OBJECTIVE:
Write out, word for word, only the data from its first line to the line containing "self.points, self.faces = [], []".

STORED DATA:
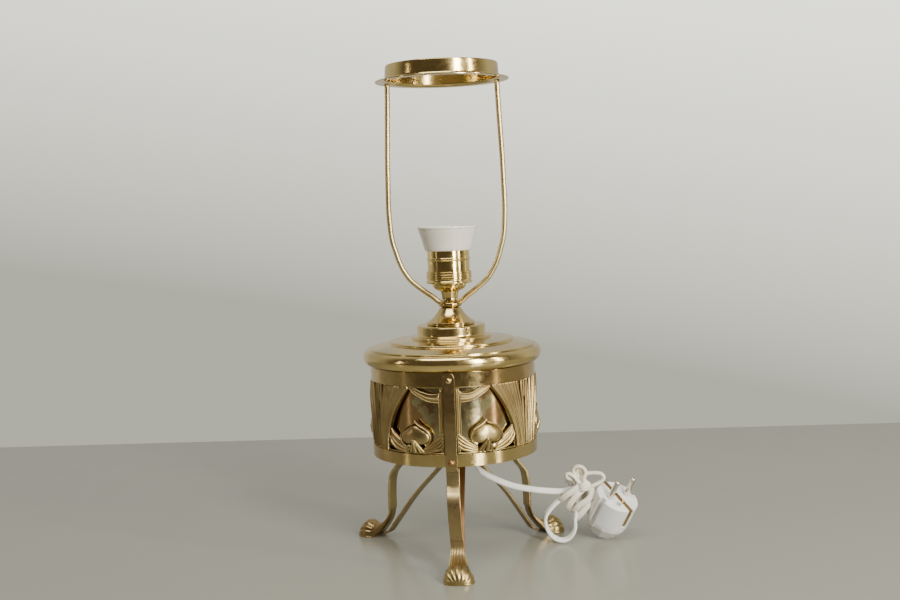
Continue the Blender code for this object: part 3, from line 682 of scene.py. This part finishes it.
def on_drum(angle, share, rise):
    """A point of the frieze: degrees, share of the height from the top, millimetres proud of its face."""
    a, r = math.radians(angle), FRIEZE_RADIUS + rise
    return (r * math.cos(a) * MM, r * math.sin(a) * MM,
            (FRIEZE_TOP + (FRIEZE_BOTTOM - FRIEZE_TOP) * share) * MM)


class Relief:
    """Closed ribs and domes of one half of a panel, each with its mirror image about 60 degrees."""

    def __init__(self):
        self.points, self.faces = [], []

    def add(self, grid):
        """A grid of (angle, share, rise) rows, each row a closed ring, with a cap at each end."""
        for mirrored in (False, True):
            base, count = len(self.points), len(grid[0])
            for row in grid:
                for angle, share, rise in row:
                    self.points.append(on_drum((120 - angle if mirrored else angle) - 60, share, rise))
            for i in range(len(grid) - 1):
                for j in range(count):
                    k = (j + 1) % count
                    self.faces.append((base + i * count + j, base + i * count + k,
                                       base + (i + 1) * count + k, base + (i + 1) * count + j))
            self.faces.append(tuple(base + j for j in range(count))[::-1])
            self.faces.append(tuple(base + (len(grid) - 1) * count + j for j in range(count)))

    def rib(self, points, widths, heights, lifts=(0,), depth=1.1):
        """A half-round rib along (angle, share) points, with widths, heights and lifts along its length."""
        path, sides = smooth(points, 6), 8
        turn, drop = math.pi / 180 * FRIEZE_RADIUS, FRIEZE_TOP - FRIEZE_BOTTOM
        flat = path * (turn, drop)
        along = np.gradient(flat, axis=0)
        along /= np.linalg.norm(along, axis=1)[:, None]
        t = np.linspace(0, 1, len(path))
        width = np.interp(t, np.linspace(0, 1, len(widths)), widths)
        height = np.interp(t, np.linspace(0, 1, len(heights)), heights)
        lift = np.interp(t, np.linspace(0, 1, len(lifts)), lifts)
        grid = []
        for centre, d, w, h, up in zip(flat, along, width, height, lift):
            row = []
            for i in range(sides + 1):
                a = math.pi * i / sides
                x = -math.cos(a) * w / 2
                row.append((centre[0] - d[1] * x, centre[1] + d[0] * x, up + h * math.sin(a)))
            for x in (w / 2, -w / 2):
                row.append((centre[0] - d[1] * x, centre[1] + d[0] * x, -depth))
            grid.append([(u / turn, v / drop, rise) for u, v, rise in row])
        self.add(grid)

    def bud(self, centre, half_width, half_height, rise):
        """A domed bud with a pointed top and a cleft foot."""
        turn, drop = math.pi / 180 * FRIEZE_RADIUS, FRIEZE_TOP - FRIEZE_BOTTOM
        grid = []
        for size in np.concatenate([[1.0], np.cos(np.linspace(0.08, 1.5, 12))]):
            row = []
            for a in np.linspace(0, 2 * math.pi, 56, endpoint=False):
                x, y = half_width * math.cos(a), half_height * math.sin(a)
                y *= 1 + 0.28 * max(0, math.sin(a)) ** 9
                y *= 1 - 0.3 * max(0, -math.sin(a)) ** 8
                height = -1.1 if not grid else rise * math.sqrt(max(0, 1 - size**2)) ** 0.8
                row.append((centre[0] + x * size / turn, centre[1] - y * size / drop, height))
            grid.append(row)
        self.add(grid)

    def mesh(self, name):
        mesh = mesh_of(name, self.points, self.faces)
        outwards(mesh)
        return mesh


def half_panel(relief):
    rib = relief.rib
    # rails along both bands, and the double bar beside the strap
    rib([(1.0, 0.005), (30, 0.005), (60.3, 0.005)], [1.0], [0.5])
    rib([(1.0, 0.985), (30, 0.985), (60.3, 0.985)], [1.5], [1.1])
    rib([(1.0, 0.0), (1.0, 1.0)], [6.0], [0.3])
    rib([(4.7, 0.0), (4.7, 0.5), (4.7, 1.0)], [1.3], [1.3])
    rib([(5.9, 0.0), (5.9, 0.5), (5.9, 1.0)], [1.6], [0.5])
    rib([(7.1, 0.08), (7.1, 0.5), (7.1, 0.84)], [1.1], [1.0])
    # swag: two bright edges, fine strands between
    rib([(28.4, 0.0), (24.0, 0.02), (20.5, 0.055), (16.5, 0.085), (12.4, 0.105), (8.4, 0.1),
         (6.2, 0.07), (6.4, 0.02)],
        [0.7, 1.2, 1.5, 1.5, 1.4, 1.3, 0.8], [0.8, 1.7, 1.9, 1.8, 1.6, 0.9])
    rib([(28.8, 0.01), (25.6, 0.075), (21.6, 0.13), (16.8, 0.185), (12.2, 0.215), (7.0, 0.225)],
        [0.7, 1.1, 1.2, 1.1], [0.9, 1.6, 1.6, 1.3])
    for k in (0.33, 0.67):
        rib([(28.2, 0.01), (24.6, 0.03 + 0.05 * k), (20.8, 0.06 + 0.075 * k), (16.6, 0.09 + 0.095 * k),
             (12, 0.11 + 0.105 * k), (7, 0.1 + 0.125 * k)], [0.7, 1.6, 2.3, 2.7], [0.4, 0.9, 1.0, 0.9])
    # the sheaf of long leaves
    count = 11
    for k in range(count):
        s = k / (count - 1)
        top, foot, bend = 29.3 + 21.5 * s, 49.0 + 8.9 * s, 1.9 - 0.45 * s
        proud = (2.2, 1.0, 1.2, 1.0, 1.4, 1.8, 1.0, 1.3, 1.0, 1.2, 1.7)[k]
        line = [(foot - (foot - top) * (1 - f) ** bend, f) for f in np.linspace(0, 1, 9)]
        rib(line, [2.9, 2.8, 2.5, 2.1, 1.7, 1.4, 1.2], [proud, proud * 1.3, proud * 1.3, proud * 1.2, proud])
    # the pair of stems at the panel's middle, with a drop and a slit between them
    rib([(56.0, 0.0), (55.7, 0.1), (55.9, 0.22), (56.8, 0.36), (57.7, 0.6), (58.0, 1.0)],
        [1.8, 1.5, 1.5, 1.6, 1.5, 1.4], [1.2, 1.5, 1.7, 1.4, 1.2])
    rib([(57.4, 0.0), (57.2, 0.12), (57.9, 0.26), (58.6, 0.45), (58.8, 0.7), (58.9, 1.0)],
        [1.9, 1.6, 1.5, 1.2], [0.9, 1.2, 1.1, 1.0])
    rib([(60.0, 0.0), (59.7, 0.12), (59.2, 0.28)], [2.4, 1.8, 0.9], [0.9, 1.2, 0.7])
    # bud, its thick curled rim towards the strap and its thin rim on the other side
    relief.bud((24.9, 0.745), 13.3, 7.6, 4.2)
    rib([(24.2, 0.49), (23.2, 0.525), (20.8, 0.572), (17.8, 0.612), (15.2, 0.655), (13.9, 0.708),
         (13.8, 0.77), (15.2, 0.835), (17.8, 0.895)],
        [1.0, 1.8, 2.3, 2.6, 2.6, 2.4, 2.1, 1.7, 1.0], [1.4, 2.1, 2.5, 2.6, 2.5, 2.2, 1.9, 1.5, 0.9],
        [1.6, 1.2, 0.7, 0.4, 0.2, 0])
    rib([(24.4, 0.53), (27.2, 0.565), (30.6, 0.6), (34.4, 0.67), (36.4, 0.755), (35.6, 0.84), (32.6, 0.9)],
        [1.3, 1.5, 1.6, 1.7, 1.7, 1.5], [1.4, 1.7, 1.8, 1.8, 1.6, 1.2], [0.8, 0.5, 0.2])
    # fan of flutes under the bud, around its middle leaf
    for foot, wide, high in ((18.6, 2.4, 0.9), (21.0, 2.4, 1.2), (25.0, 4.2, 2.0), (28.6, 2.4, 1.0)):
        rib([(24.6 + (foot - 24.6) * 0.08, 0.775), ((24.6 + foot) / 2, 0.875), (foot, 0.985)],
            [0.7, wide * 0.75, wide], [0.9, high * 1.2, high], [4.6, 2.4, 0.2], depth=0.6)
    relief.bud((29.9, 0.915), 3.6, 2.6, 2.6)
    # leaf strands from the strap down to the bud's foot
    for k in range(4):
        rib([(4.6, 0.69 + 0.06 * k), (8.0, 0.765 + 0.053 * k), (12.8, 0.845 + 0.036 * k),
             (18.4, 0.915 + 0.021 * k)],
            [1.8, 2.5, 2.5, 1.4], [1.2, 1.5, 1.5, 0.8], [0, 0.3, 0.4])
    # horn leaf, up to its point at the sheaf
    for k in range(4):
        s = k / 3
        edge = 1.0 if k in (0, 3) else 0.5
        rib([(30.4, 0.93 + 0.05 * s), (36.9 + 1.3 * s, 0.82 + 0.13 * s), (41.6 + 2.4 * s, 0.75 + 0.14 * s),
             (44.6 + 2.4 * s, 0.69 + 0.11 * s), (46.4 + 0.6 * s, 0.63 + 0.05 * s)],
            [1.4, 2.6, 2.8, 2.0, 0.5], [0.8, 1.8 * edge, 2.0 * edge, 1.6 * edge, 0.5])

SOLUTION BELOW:
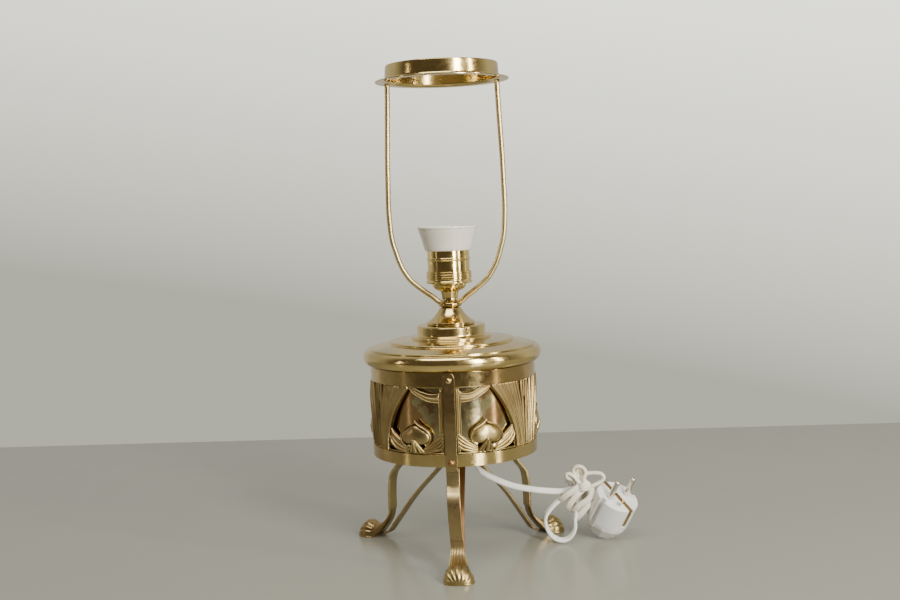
Continue the Blender code for this object: part 3, from line 682 of scene.py. This part finishes it.
def on_drum(angle, share, rise):
    """A point of the frieze: degrees, share of the height from the top, millimetres proud of its face."""
    a, r = math.radians(angle), FRIEZE_RADIUS + rise
    return (r * math.cos(a) * MM, r * math.sin(a) * MM,
            (FRIEZE_TOP + (FRIEZE_BOTTOM - FRIEZE_TOP) * share) * MM)


class Relief:
    """Closed ribs and domes of one half of a panel, each with its mirror image about 60 degrees."""

    def __init__(self):
        self.points, self.faces = [], []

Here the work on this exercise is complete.